Take, for example, beef Wellington. That fillet of beef normally is coated with duxelles (a mix of finely chopped sautéed mushrooms and shallots), then wrapped in pastry puff and baked. Here, the mushrooms were sliced and set atop the meat instead of being minced and cooked down to a luxurious paste. The meat was pleasurably tender, but there was no oohing and aahing over layers of decadence upon cutting into this dish.
Then, there was the raw mushroom salad: boring button mushrooms — some sliced, some chopped — tossed in a creamy avocado dressing and topped with a fan of three avocado slices and a bland, cold tomato wedge that equated to “gourmet” back in the day.

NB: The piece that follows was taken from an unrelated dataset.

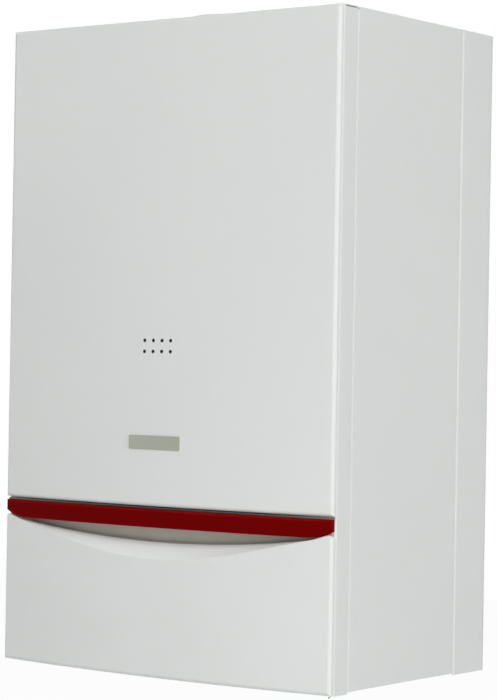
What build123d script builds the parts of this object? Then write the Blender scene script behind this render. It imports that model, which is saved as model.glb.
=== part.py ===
from build123d import *
import math
import os

# Wall-hung gas boiler with a closed combustion chamber, in millimetres.
# X runs to the right seen from the front, Y runs back to the wall and Z up.
# Every piece is modelled with the wall at y = 0 and the casing's lower edge at z = 0.
# The origin is then set at the hanging slots, between the two of them, as the pieces are written.

# Casing
casing_width = 456.0
casing_height = 720.0
casing_depth = 304.0
front_bow = 16.0
head_bow = 0.4
sheet = 1.2
fold_radius = 0.8
edge_fold_radius = 2.8
joggle_radius = 2.3
lap_gap = 0.4
seam_gap = 0.3
rail_depth = 64.0
rail_lip = 26.0
lap_length = 12.0
edge_return = 18.0

# Hanging slots in the back plate
hang_drop = 30.0
hang_side_margin = 78.0
hang_slot_length = 34.0
hang_slot_width = 10.0
rib_width = 14.0
rib_height = 2.0
rib_spacing_share = 0.5

# Front cover: a pan that laps over the side panels
panel_stand = 6.0
pan_flange = 25.6
pan_round = 3.0
groove = 1.0
window_side_margin = 23.0
window_foot = 16.0
window_rise = 9.3
sight_window_width = 64.0
sight_window_height = 40.0
corner_notch_length = 21.0
corner_notch_height = 1.4

# Upper panel with its viewing holes, and the badge plate
slit_height = 3.2
panel_wall = 2.0
panel_round = 4.4
stud_radius = 5.0
stud_side_inset = 40.0
stud_end_inset = 60.0
view_hole_radius = 2.0
view_hole_pitch = 12.0
view_hole_columns = 4
view_hole_rows = 2
view_hole_margin = 10.0
view_wall = 0.8
view_share = 0.2662
badge_width = 70.0
badge_height = 15.0
badge_thickness = 1.0
badge_level = 256.3
badge_corner = 1.5

# Grip bar, and the moulding that carries it
bar_foot = 163.7
bar_height = 20.0
bar_wall = 2.2
bar_round = 2.8
bar_end_inset = 0.6
bar_cut_width = 29.0
bar_cut_height = 7.6
carrier_wall = 2.0
carrier_half_inset = 1.2
carrier_bow_drop = 4.5
carrier_rise = 1.9
recess_depth = 9.0
recess_drop = 17.7
recess_half_inset = 26.0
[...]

At one time, vichyssoise would have been considered gourmet. But this version didn’t taste in the least of a thick soup of puréed leeks, onions, potatoes, cream and chicken stock. It tasted like chilled, sweetened, runny milk. An appetizer of escargots Provencale fared much better, the snails snuggled in a rich sherry cream sauce and blanketed by flaky puff pastry.
Chateaubriand for two sounded promising. It looked promising, too, when a server brought the sizzling, thick tenderloin cut to the table for inspection, formally announcing, “Chateaubriand for two.” A cart was rolled tableside, whereupon a separate server finished it to a specified medium rare over hot flames.
Anticipation turned to disappointment, though, when the server sawed into that beautiful steak and plopped the slices into a haphazard pile on each plate instead of attempting any appealing visual arrangement.
Rounding out the entrée was a side of cooked carrots and broccoli. No attempt had been made to cut the vegetables with any precision. No attempt had been made to season them. The same veggie duo landed on the plate with the aforementioned beef Wellington. On a return visit, I couldn’t escape them when they came not only with an unimpressive, tough rack of lamb, but also roast chicken wanting for a crispy, golden skin.
Petite Auberge curiously has three German entrees on the menu: Bavarian pork roast; a platter of bratwurst, knackwurst and that roast pork; and wiener schnitzel. All are attended with red cabbage and kraut. The schnitzel was a generous veal cutlet, nicely breaded and finished to a golden brown.
When it comes to dessert, Petite Auberge delivers. Cherries jubilee, with its tableside flaming, was a jubilation. Baked Alaska was tasty, too. But the bread pudding was a revelation, the warm raisin bread dripping in a decadent whiskey butter sauce with a side of whipped cream.
Petite Auberge also delivers on hospitality. The staff is gracious and warm. When I turned up for Round 2, the same server waited upon my table, recognized me from a previous visit and greeted me amicably. The crowd here is decidedly older. It has its regulars and the staff know them by name. “Here you go, Millie,” said a server as she handed one woman her drink.
Drinks, by the way, are inexpensive at Petite Auberge. A generous pour of the house red runs just shy of $7. I wish there were more interesting vino offerings: ones not available at the grocery store, less domestic choices and more French finds, this being a French restaurant.
I sought to eat at Petite Auberge because I hoped for an old school gustatory celebration of classic Escoffier. I got old school. There was no celebration.